┏━━
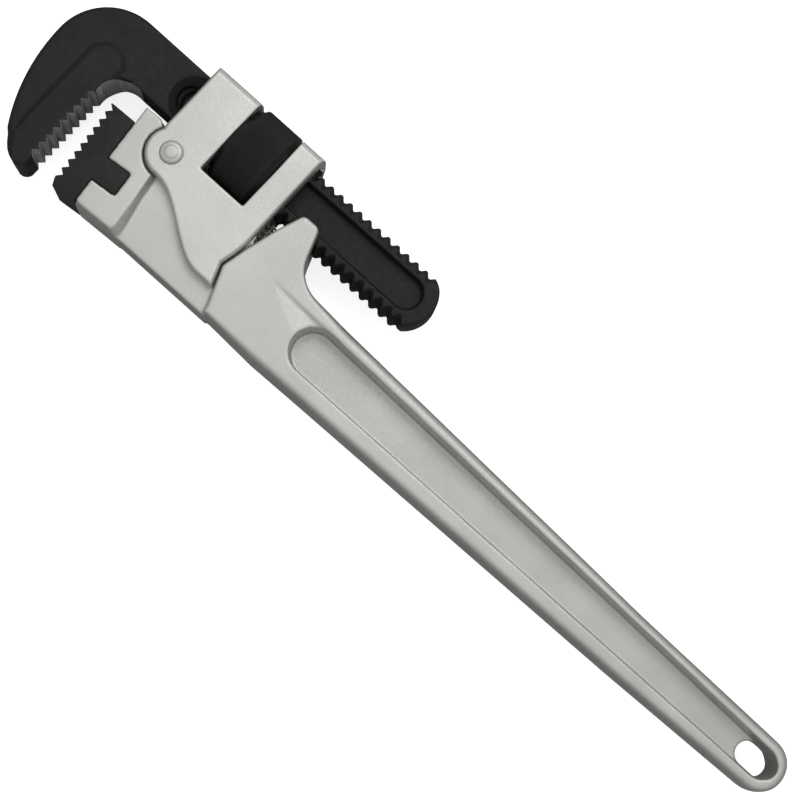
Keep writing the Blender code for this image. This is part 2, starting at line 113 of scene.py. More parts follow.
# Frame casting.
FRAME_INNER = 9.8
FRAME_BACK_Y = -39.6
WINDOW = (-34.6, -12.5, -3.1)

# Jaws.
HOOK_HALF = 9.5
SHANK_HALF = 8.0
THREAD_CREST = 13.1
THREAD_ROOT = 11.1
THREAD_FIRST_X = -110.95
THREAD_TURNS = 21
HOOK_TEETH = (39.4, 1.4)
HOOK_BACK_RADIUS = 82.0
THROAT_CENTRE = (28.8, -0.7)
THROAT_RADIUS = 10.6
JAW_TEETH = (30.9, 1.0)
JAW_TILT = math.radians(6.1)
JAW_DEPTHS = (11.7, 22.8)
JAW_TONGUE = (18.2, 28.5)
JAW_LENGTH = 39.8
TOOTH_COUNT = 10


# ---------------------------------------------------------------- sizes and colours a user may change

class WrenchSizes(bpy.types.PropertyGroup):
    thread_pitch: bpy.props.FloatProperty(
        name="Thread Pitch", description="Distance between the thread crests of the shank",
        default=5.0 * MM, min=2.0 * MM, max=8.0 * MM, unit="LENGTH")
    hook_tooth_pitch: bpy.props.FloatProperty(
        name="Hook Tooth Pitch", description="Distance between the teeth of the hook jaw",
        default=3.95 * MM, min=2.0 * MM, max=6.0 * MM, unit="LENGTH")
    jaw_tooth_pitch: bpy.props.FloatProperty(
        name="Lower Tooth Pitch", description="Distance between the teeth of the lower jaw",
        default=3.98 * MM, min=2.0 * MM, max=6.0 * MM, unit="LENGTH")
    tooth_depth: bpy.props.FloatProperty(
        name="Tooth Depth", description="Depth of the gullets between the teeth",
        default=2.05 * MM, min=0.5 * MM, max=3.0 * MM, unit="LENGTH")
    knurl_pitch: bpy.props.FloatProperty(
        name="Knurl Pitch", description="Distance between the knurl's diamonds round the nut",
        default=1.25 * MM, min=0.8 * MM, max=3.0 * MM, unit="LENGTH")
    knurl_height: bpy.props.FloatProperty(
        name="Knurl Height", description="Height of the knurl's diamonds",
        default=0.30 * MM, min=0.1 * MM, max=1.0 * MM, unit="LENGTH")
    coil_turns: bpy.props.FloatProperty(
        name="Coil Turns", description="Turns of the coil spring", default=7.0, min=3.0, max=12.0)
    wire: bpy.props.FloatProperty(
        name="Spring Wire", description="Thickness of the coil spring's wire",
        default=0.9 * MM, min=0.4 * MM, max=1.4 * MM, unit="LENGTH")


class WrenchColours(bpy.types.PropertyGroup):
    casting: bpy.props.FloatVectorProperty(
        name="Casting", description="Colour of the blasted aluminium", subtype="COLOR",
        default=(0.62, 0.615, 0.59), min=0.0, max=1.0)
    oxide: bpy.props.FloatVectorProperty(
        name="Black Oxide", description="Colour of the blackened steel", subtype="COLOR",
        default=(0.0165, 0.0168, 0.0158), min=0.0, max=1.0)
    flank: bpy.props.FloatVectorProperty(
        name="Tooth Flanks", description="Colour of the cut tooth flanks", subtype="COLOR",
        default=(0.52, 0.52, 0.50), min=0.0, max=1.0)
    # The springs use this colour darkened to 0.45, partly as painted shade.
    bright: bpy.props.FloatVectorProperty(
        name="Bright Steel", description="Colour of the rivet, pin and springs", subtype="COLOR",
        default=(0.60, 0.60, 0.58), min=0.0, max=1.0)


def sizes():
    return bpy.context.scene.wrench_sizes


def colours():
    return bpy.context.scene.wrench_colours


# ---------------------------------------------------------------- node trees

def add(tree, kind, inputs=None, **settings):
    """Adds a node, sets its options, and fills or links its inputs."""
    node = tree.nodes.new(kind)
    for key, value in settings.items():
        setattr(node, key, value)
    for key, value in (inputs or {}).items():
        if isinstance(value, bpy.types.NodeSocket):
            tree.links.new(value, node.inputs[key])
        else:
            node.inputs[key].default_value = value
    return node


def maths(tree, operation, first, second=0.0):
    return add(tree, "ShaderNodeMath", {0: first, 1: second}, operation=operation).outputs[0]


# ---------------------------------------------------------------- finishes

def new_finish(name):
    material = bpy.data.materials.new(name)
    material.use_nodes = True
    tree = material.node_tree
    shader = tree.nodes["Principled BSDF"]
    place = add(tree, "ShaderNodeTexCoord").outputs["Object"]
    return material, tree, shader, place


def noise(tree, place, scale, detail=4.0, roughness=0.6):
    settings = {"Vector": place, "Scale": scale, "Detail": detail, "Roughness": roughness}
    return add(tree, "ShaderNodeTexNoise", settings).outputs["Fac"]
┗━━
REQUIRED WORK:
Pick out the lines above that hold the string "scene" and show them.

EXERCISE ANSWER:
Keep writing the Blender code for this image. This is part 2, starting at line 113 of scene.py. More parts follow.
    return bpy.context.scene.wrench_sizes
    return bpy.context.scene.wrench_colours